Speaking of data, Chad Aldeman digs into Louisiana’s accountability system and finds that good schools are good for all student subgroups and bad schools are bad across the board. The takeaway isn’t that we should stop disaggregating data, but I would argue that it does indicate that school ratings systems don’t need to be quite as complicated as federal law demands. A well-done growth model for the school as a whole (rather than separate growth measures for each student subgroup) does the job effectively.
Rick Hess is frustrated by the over-the-top, oversimplified, hypocritical, and sadly predictable reactions to news that the Trump administration is cutting hundreds of jobs in the Department of Education’s special education office.

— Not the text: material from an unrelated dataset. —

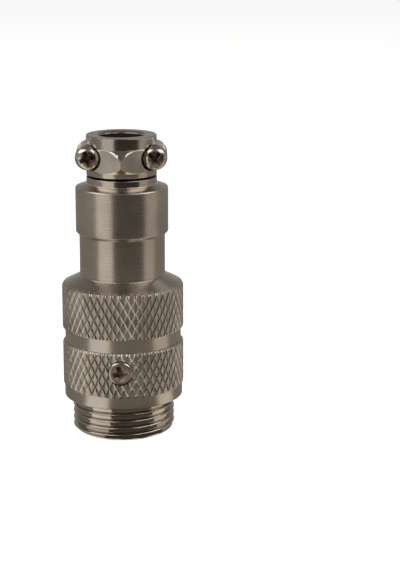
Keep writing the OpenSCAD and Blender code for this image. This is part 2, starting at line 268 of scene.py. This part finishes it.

Perhaps he should have waited for an Ed Week commentary by Susan Haas, which, though hard-hitting, provides the best argument I’ve read as to why the staff cuts to the Office of Special Education Programs will be so bad for kids with disabilities (if they go through). Namely, implementation and enforcement of the Individuals with Disabilities Act was already shaky, with a majority of states out of compliance. Without ED staff to hold states’ and districts’ feet to the fire—and a much diminished Office of Civil Rights, too—Susan predicts that many schools will simply ignore the law and stop providing needed services to students. “Now,” Susan writes, “our country’s nearly 8 million students with disabilities once again find themselves fighting for access to the free, appropriate public education guaranteed by IDEA.”